We turned to an automated literature mapping led by Imre Bard to search for terms that we thought would indicate data and AI ethics (big data, machine learning, moral, etc) in six large databases (Clarivate Web of Science, ACM, ArXiv, SSRN, IEEE, SpringerLink). Admittedly, this was a narrow definition of ethical work because we only sourced people who explicitly said they were doing data and AI ethics research. While this gave just one orientation we thought it was an important one because it reflected those who believed they were doing work that was “legitimate” in this rapidly emerging field.

We clustered the data we collected with various paramaters and see what emerged. When arranged by institutional collaboration we found Oxford and Cambridge dominate the UK’s canonical data and AI ethics research space but also identified smaller universities with significant work such as Cardiff, New Castle, and Sheffield. International influences include the United States, Netherlands, and Switzerland. These initial maps again showed the consolidation of existing influence, that historically dominant institutions are able to define research areas, and how the framing of what constitutes data and AI ethics research is likely constructed from a western perspective. We also saw a centralization of particular author perspectives but acknowledged that this might have been because of how research is cited and that our search terms were likely to turn up citations and recitations. A gendered analysis of the biographies of prominent authors in this network produced a large representation of male-identified people. While there are many interpretations to make from the bibliometric analysis, the narrative they were telling was becoming clear.

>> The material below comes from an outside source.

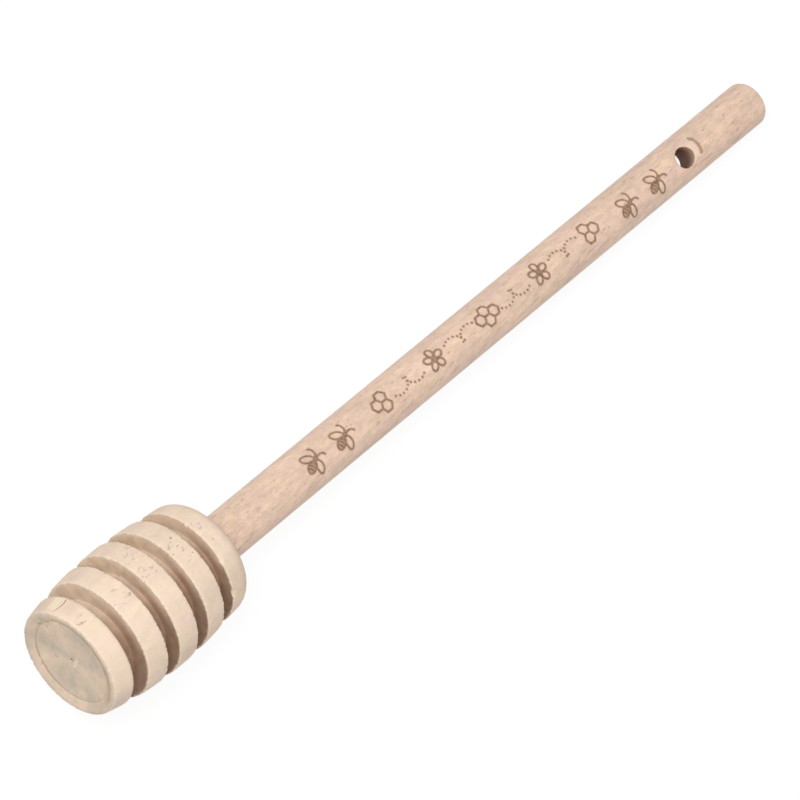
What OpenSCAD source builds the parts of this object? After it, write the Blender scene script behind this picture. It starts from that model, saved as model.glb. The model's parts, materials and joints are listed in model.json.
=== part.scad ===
// Honey dipper: a grooved barrel head glued on a long round handle that has a
// slanted hang hole near its end. The dipper lies on its side, as it does on a
// table: one rib and the foot of the handle touch z = 0.
// Lengths are in millimetres and angles in degrees.

/* [Overall] */
// Length from the front rim to the end of the handle
total_len = 203; // [150:1:260]

/* [Handle] */
// Diameter of the round rod
handle_d = 9.5; // [8:0.1:11]
// Radius of the rounded end
end_round = 1.4; // [1:0.1:3]
// Chamfer on the end that goes into the head
tenon_chamfer = 0.6; // [0.2:0.1:1.2]

/* [Hang hole] */
// Diameter of the hang hole
hole_d = 4.6; // [3:0.1:5.5]
// Distance from the end of the handle to the middle of the hole
hole_from_end = 23.8; // [14:0.2:40]
// How far the drilling leans from square to the rod
hole_lean = 18.5; // [0:0.5:20]

/* [Head] */
// Length of the head
head_len = 37; // [36:1:46]
// Greatest diameter of the barrel
head_d = 26.2; // [24:0.2:34]
// Distance from the front rim to the greatest diameter
widest_at = 18; // [15:1:22]
// Radius of the barrel's outline
barrel_r = 80; // [60:1:120]
// Radius of the rounded rear shoulder
shoulder_r = 3; // [1:0.5:4]
// Radius that rounds the edge of the front rim
rim_round = 0.4; // [0.2:0.1:0.8]

/* [Grooves] */
// Number of grooves round the head
groove_count = 4; // [2:1:4]
// Width of a groove
groove_w = 3; // [2:0.1:3.5]
// Depth of a groove below the barrel's outline
groove_depth = 3.5; // [2:0.1:4]
// Distance from one groove to the next
groove_pitch = 7.85; // [6:0.05:8]
// Width of the first rib, in front of the first groove
first_rib_w = 4.6; // [3:0.1:5]
// Chamfer that breaks both edges of a groove
edge_break = 0.25; // [0.1:0.05:0.4]

/* [Front dish] */
// Width of the flat rim left round the dish
rim_flat = 0.5; // [0.4:0.1:1]
// Width of the dish's sloping wall
dish_wall = 1.2; // [1:0.1:3]
// Depth of the dish
dish_depth = 0.6; // [0.3:0.1:1.5]

/* [Glued joint] */
// Depth of the drilled socket, up to the start of its point
socket_depth = 20; // [14:1:24]
// Angle of the drill's point
drill_point = 118; // [90:1:135]
// Clearance between the rod and the socket's wall
glue_gap = 0.1; // [0.05:0.01:0.2]
// Room left under the end of the rod
end_gap = 0.8; // [0.4:0.1:1.5]

/* [Hidden] */

// Facets of a full turn, fine enough to be taken as true circles
turn_fn = 128;
// How far a cut runs past the face that it opens
past = 1;

handle_r = handle_d / 2;
socket_r = handle_r + glue_gap;
point_len = socket_r / tan(drill_point / 2);

// Radius at which the barrel's outline has its centre, beyond the axis
barrel_c = head_d / 2 - barrel_r;
function barrel_at(x) = barrel_c + sqrt(pow(barrel_r, 2) - pow(x - widest_at, 2));

front_r = barrel_at(0);
rear_r = barrel_at(head_len - shoulder_r);
dish_r = front_r - rim_round - rim_flat;

// Places along the axis, from the front rim
socket_floor = head_len - socket_depth;
tenon_start = socket_floor + end_gap;
hole_at = total_len - hole_from_end;

// The lie: the tangent to the barrel and to the handle's end is the table
span = total_len - end_round - widest_at;
drop = handle_r - end_round - barrel_c;
lie_a = asin((barrel_r - end_round) / norm([span, drop])) - atan2(drop, span);
lie_z = (total_len - end_round) * sin(lie_a) + (handle_r - end_round) * cos(lie_a) + end_round;
lie_front = rim_round * cos(lie_a) - (front_r - rim_round) * sin(lie_a) - rim_round;
lie_back = (total_len - end_round) * cos(lie_a) + (handle_r - end_round) * sin(lie_a) + end_round;

// Lays a piece that was turned on the Z axis down on the table
module lie() {
    translate([-(lie_front + lie_back) / 2, 0, lie_z])
        rotate([0, lie_a, 0])
            rotate([0, 90, 0])
                children();
}

// What a rounding of radius r takes off a square corner that points to +X -Y
module corner(r) {
    translate([-r, 0])
        difference() {
            translate([0, -past])
                square([r + past, r + past]);
            translate([0, r])
                circle(r = r, $fn = turn_fn);
        }
}

// Outline of one groove, radius across and axis up, from its front edge
module groove(radius) {
    floor_r = radius - groove_depth;
    reach = past + edge_break;
    polygon([
        [floor_r, 0],
        [radius - edge_break, 0],
        [radius + past, -reach],
        [radius + past, groove_w + reach],
        [radius - edge_break, groove_w],
        [floor_r, groove_w]
    ]);
}

// Half outline of the head: the barrel with its front rim and rear shoulder
module barrel_outline() {
    difference() {
        intersection() {
            translate([barrel_c, widest_at])
                circle(r = barrel_r, $fn = 4 * turn_fn);
            square([head_d, head_len]);
        }
        translate([front_r, 0])
            corner(rim_round);
        translate([rear_r, head_len])
            mirror([0, 1])
                corner(shoulder_r);
    }
}

// Solid that fills the drilled socket, from its point out past its mouth
module socket_space(r, mouth) {
    rotate_extrude($fn = turn_fn)
        polygon([
            [0, socket_floor - point_len],
            [r, socket_floor],
            [r, head_len + mouth],
            [0, head_len + mouth]
        ]);
}

// Rod blank: chamfered where it enters the head, rounded at its free end
module rod() {
    rotate_extrude($fn = turn_fn)
        difference() {
            translate([0, tenon_start])
                square([handle_r, total_len - tenon_start]);
            translate([handle_r, total_len])
                mirror([0, 1])
                    corner(end_round);
            translate([handle_r, tenon_start])
                rotate(45)
                    square(tenon_chamfer * sqrt(2), center = true);
        }
}

module dipper_head() {
    color([0.93, 0.85, 0.75])
        lie()
            difference() {
                rotate_extrude($fn = turn_fn)
                    difference() {
                        barrel_outline();
                        for (i = [0 : groove_count - 1]) {
                            start = first_rib_w + i * groove_pitch;
                            translate([0, start])
                                groove(barrel_at(start + groove_w / 2));
                        }
                    }
                cylinder(r1 = dish_r, r2 = dish_r - dish_wall, h = dish_depth, $fn = turn_fn);
                socket_space(socket_r, past);
            }
}

module handle() {
    color([0.87, 0.75, 0.65])
        lie()
            difference() {
                rod();
                translate([0, 0, hole_at])
                    rotate([0, 90 - hole_lean, 0])
                        cylinder(d = hole_d, h = 3 * handle_d, center = true, $fn = turn_fn);
            }
}

// Cured glue: the film round the rod and the pool under its end
module glue_bond() {
    color([0.90, 0.84, 0.68])
        lie()
            difference() {
                socket_space(socket_r, 0);
                rod();
            }
}

dipper_head();
handle();
glue_bond();
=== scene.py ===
# %% [markdown]
# # A turned honey dipper
# A honey dipper is two pieces of wood: a barrel head with turned grooves, and a
# round rod that is glued into it. The measured solids already exist. This lesson
# loads them as a fixed frame and models the visible wood over them: soft turned
# edges, small tears, a split, and figures that are burnt into the rod.

# %% Load the solids as a fixed frame
import json
import math
import random

import bmesh
import bpy
from mathutils import Matrix, Vector, kdtree, noise


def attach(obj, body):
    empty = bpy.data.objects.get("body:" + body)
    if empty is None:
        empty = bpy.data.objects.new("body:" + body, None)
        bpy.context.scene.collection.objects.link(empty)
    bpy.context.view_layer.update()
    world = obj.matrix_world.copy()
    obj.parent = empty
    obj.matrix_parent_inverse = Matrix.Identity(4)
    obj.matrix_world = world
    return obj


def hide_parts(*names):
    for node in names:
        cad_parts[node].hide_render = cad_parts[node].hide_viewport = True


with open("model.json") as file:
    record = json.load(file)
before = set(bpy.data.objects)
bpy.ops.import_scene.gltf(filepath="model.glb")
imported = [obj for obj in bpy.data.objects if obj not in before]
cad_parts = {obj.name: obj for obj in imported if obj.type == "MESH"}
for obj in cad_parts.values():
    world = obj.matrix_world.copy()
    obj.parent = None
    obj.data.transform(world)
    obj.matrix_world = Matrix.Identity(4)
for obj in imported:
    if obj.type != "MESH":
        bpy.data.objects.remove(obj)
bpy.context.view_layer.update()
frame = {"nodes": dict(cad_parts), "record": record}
print("nodes:", sorted(frame["nodes"]))

# %% [markdown]
# ## The dipper's own axes
# The dipper lies on its side and slopes a little, because the head is thicker than
# the rod. It is easier to shape it as a turner sees it, with x along its axis from
# the front rim, y sideways, z up, and lengths in millimetres. One matrix then lays
# the finished mesh on the table. The frame's two mounts give that matrix: the front
# rim faces along the axis, and the hang hole's middle lies on the axis.

# %% The matrix that lays a turned piece on the table
MM = 0.001
hole_at = 179.2

mounts = {mount["name"]: mount for mount in frame["record"]["mounts"]}
along = -Vector(mounts["front_rim"]["axis"]).normalized()
sideways = Vector((0.0, 1.0, 0.0))
up = along.cross(sideways)
front = Vector(mounts["hang_hole"]["pos_m"]) - along * hole_at * MM
turned_axes = Matrix((along, sideways, up)).transposed()
lay = Matrix.Translation(front) @ turned_axes.to_4x4() @ Matrix.Scale(MM, 4)
print("the axis slopes by", round(math.degrees(math.asin(-along.z)), 2), "degrees")

# %% [markdown]
# ## The camera
# The photograph is taken from above the head, with a long lens. A long lens keeps
# the rod's sides almost parallel.

# %% Camera
camera_data = bpy.data.cameras.new("camera")
camera_data.lens = 221.75
camera_data.sensor_width = 36.0
camera = bpy.data.objects.new("camera", camera_data)
camera.location = (-0.493898, 0.068244, 0.803746)
camera.rotation_euler = [math.radians(angle) for angle in (17.007, -27.0744, -42.089)]
bpy.context.scene.collection.objects.link(camera)
bpy.context.scene.camera = camera
bpy.context.scene.view_settings.view_transform = "Standard"
print("camera distance in metres:", round(camera.location.length, 3))

# %% [markdown]
# ## Outlines for the lathe
# A turned piece is one outline spun round its axis. The outline is a chain of
# edges. Each corner can be rounded by a vertex bevel, as the turner's sandpaper
# does, and then long edges are divided, so that the wood has enough points for its
# small marks. A lathe would also be possible with the Screw modifier, but the spin
# operator leaves plain vertices that the next steps can move.


# %% Spin an outline
rounding_step = 0.25


def chain(bm, corners):
    """Joins (x, radius, rounding) corners by edges and rounds the corners."""
    points = [bm.verts.new((x, 0.0, radius)) for x, radius, rounding in corners]
    for start, end in zip(points, points[1:]):
        bm.edges.new((start, end))
    for point, (x, radius, rounding) in zip(points, corners):
        if rounding > 0.0:
            bmesh.ops.bevel(bm, geom=[point], offset=rounding, segments=2 + int(rounding / rounding_step),
                            profile=0.5, affect="VERTICES", material=-1)


def middle_of(edge):
    """Middle of an edge, the same whichever end comes first."""
    return (edge.verts[0].co + edge.verts[1].co) / 2


def divide(bm, spacing_at):
    """Divides each edge of the outline to the spacing wanted at its place."""
    for edge in list(bm.edges):
        middle = middle_of(edge)
        cuts = int(edge.calc_length() / spacing_at(middle.x, middle.z))
        if cuts > 0:
            bmesh.ops.subdivide_edges(bm, edges=[edge], cuts=cuts)


def spin_round(bm, steps):
    """Turns the outline about the x axis into a closed skin."""
    bmesh.ops.spin(bm, geom=bm.verts[:] + bm.edges[:], cent=(0, 0, 0), axis=(1, 0, 0),
                   angle=math.tau, steps=steps, use_merge=True)
    bmesh.ops.remove_doubles(bm, verts=bm.verts[:], dist=0.0001)
    bmesh.ops.recalc_face_normals(bm, faces=bm.faces[:])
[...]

Network visualization of bibliometric analysis filtered by institutional collaboration 

Many labeled dots of varying sizes and colors are layered on top of one another and connected by thin lines

OUR BREAKTHROUGH

We began to think of how to explore representational methods in a more critical or interventionist way. Centrality is a metaphor and artefact of bibliometric analysis, particularly of the computational assumptions that are made through the parsing of data and the analytical or visual choices. Network analysis methods reiterate these narratives about centrality because showing who is at the center reinforces that certain perspectives are important. Instead of continuing to use these methods to identify an already dominant narrative, we wanted them to identify and organise other kinds of connections. 

 

Using the same networks we had mapped, we identified specific references to philosophical traditions to pull out the epistemological assumptions people were making when they wrote about data and AI ethics. This was a way to start looking at networks differently and what we could do with network methods in order to make visible what is less seen.

 

We broke free of the canonical definition of data and AI ethics by incorporating the keyword “data justice”. When we did, we found a few individuals connecting two considerations of morally-driven work. In thinking about who is connecting the dominant narrative to less dominant ones and how JUST AI could make similar connections, our project transitioned from describing networks to creating them. 

Up until this moment, JUST AI had been defining a problem in data and AI ethics research, but now there was potential to change how that research is performed by linking together different kinds of discussions or highlighting areas in data and AI research that were not being treated as ethical issues.

Network visualization of articles (orange) and authors (purple) addressing ‘data justice’ on the left and justice-related work within AI ethics on the right. The few dots connecting the two clusters represent the few individuals connecting the topics.

Two clusters of many color-coded connected dots. The cluster on the right is much bigger than the cluster on the left. The clusters are connected by only a few dots and lines.